**What you should do**
Give all of the lines again, with nothing added or dropped.

Extracted data entries
========================

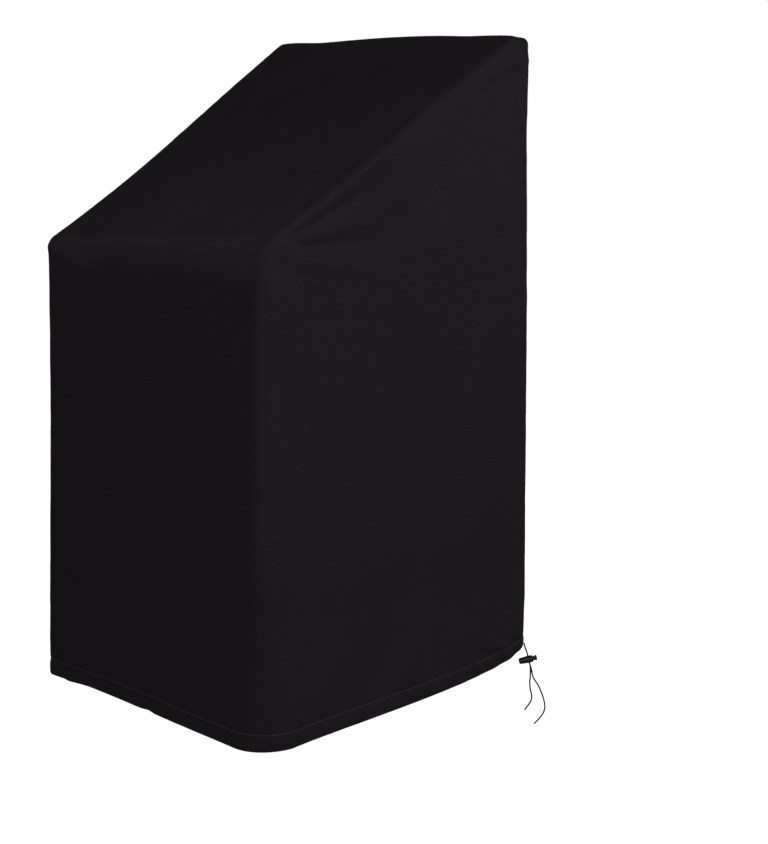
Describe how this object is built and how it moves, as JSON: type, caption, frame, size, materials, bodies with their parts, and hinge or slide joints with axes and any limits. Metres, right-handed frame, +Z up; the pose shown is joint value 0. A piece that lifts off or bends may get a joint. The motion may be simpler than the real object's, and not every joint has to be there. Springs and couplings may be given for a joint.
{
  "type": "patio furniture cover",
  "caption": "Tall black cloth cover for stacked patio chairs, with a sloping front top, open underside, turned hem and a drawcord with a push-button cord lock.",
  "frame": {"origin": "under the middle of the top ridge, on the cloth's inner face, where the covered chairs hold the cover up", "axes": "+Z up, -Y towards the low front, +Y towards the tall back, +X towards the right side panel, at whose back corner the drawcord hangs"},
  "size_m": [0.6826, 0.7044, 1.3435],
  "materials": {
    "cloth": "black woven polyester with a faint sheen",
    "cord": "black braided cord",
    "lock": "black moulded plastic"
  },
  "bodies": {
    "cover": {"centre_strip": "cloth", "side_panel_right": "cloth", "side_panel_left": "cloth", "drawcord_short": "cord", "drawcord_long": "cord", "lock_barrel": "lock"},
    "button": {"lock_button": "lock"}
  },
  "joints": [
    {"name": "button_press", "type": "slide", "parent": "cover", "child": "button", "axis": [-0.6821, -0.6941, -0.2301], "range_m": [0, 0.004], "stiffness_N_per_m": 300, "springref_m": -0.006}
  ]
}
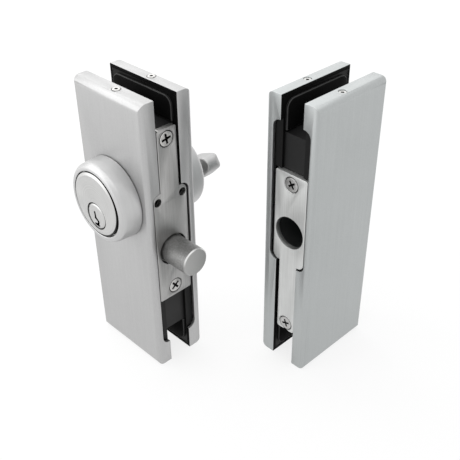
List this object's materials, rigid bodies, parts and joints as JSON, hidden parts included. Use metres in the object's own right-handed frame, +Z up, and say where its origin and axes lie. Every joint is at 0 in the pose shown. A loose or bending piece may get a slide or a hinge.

========================

**Output for this exercise**
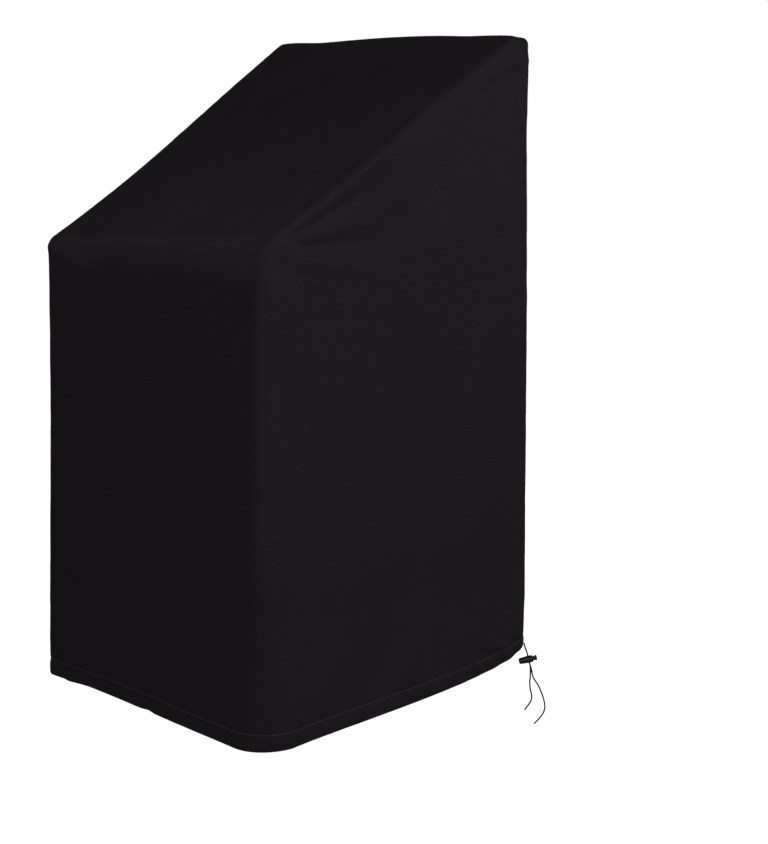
Describe how this object is built and how it moves, as JSON: type, caption, frame, size, materials, bodies with their parts, and hinge or slide joints with axes and any limits. Metres, right-handed frame, +Z up; the pose shown is joint value 0. A piece that lifts off or bends may get a joint. The motion may be simpler than the real object's, and not every joint has to be there. Springs and couplings may be given for a joint.
{
  "type": "patio furniture cover",
  "caption": "Tall black cloth cover for stacked patio chairs, with a sloping front top, open underside, turned hem and a drawcord with a push-button cord lock.",
  "frame": {"origin": "under the middle of the top ridge, on the cloth's inner face, where the covered chairs hold the cover up", "axes": "+Z up, -Y towards the low front, +Y towards the tall back, +X towards the right side panel, at whose back corner the drawcord hangs"},
  "size_m": [0.6826, 0.7044, 1.3435],
  "materials": {
    "cloth": "black woven polyester with a faint sheen",
    "cord": "black braided cord",
    "lock": "black moulded plastic"
  },
  "bodies": {
    "cover": {"centre_strip": "cloth", "side_panel_right": "cloth", "side_panel_left": "cloth", "drawcord_short": "cord", "drawcord_long": "cord", "lock_barrel": "lock"},
    "button": {"lock_button": "lock"}
  },
  "joints": [
    {"name": "button_press", "type": "slide", "parent": "cover", "child": "button", "axis": [-0.6821, -0.6941, -0.2301], "range_m": [0, 0.004], "stiffness_N_per_m": 300, "springref_m": -0.006}
  ]
}
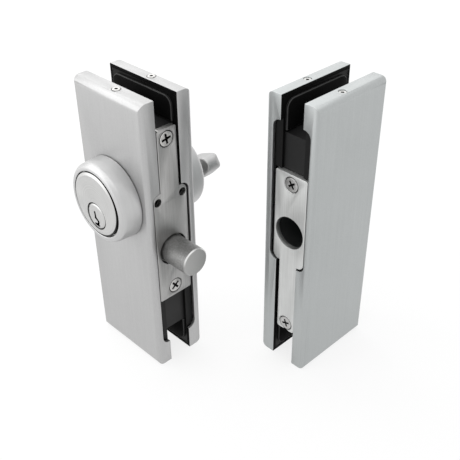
List this object's materials, rigid bodies, parts and joints as JSON, hidden parts included. Use metres in the object's own right-handed frame, +Z up, and say where its origin and axes lie. Every joint is at 0 in the pose shown. A loose or bending piece may get a slide or a hinge.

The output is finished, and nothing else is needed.